Dragonsbane contains examples of:
- Admiring the Abomination: The protagonists never once think of dragons without noting 1. how incredibly lethal they are and 2. how incredibly beautiful they are.
- All Animals Are Dogs: Well, cats, actually. Hambly straight-up says the dragon did something "like a cat" at least five times. The dragon is basically a big, horribly lethal cat whenever he is not airborne.
- Bishounen Line: Applies to dragons, in a way: the youngest are simple, solid colors who develop complex patterns as they age, but these patterns fade over time, meaning the oldest dragons are solid again.
- Combat Pragmatist: Dragonsbane goes into some detail about how incredibly difficult it is to kill a dragon. John uses tactics that Gareth finds appalling (including shredding the dragon's wings with poisoned harpoons), but John knows that trying to fight a dragon "honorably" is pure suicide.
- Curse Escape Clause: The villainess performs a curse without 'limitations' and summons a dragon which she refuses to banish. Jenny later figures out that she can't banish it, not won't, since the 'limitations' keep the curse alive and give the caster ongoing control over it.
- Deconstruction: Of classic fantasy clichés, particularly those concerning noble knights fighting dire dragons.
- Dragon Hoard: Dragons love gold because dragon magic resonates with it to produce a narcotic-like effect that dragons easily become addicted to. Some dragons manage to break this addiction, however.
- The Dragonslayer: John is a deconstructed example of the trope. It's made clear that playing the trope straight and "taking a three-foot steel blade against twenty-five feet of spiked and flaming death" would have been a very bad idea.
- Establishing Character Moment: Three of them. We meet John, the Dragonsbane, ankle-deep in muck having an intelligent conversation about pigs. We meet Jenny, weaving very subtle and minor spells to let her safely pass a nest of bandits. And then we meet Gareth, yelling a warning to Jenny at the top of his lungs about said bandits (which naturally ruins all her plans).
- Expecting Someone Taller: Gareth's first encounter with the renowned dragon-slayer, John Aversin, is something of a disappointment. In fact Gareth was literally expecting someone taller, but that's only the start of it: he was expecting a big knight who slew the dragon in single combat out of a Chivalric Romance, and got instead a fairly bookish Combat Pragmatist.
- Family-Unfriendly Death: The methods by which the Dragonsbane got his kill.
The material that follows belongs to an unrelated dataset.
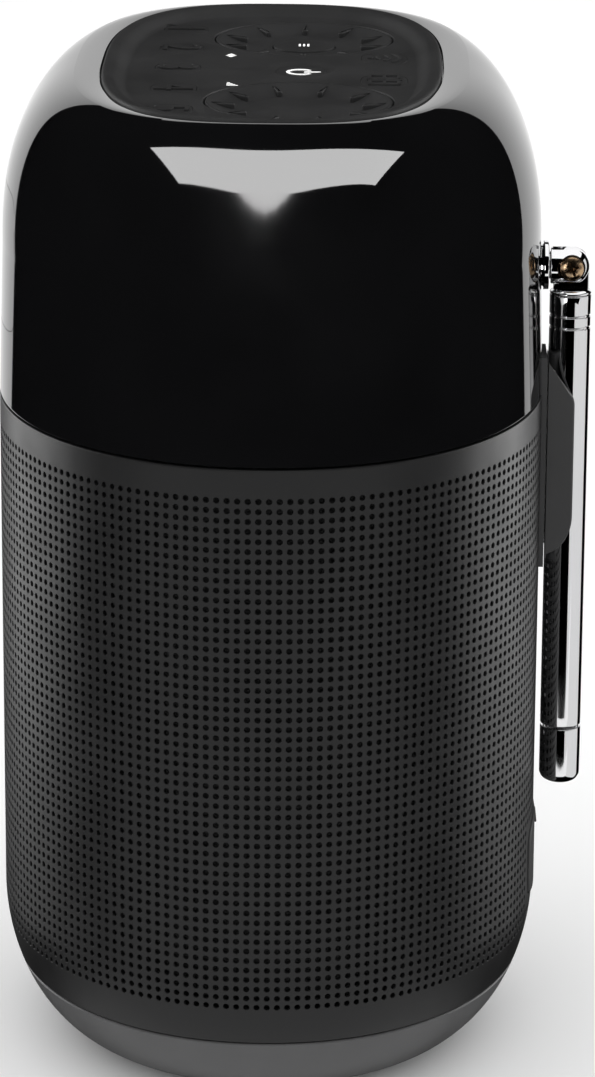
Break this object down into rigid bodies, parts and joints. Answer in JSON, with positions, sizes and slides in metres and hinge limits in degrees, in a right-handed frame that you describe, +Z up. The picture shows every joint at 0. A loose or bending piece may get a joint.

We're never told all the details, but apparently he crippled its wings, weakened it with poison, and then hacked it to death with an axe.
- Family Versus Career: Instead of devoting herself fully to either her magic or her role as a wife and mother, Jenny tries to do both at once, which means she's a not terribly powerful mage who constantly feels guilty about being away from her family. Morkeleb's offer to turn her into a dragon, magically powerful and almost omniscient like himself, forces her to choose.
- Heroic Wannabe: Gareth has grown up on tales of heroic deeds like John's, and dreamed of performing a similarly heroic deed himself. He's initially rather put out to learn that even the heroes famed in story don't perform heroic deeds like the ones in the stories.
- I Know Your True Name: Everything, even inanimate objects, have true names. Any spell stronger than basic telepathy (which can be used to discover someone's true name) requires you to Know Your Target's True Name, and you have to power the spell by "sourcing" energy from things you know the true names of. Dragons are immune to magic because nobody can figure out what their true names are.
- Lethal Chef: There's a reason Jenny insists on doing the cooking. John fancies himself a good cook, but you never see anything but black smoke when he does.
- Low Fantasy: As hinted above: it's a self-aware brutal send-up of Heroic Fantasy.
- Master-Apprentice Chain: The usual form magical education takes. Knowing a mage's 'line' tells you all kind of things about the type of spells they are likely to know and avoid.
- Our Dragons Are Different: Dragons are telepathic, magically endowed, and fairly intelligent, if a little isolated and alien in mindset. They have an honest-to-goodness addiction to gold, which is why they tend to hoard it.
- Perception Filter: Jenny Waynest attempts to use one of these to sneak past a group of bandits, but Gareth — not realizing the situation — disrupts the spell.
- Power at a Price: A repeated theme in the books is that power must be paid for. Everyone becomes suspicious when they meet a young mage who has immense power at no apparent cost.
- Properly Paranoid:"Why?" Gareth bleated. "What's wrong? For three days you've been running away from your own shadows..."
"That's right," John agreed, and there was a dangerous edge to his quiet voice. "You ever think what might happen to you if your own shadow caught you? Now ride — and ride silent."
- Running Gag: John and the griddle-cakes.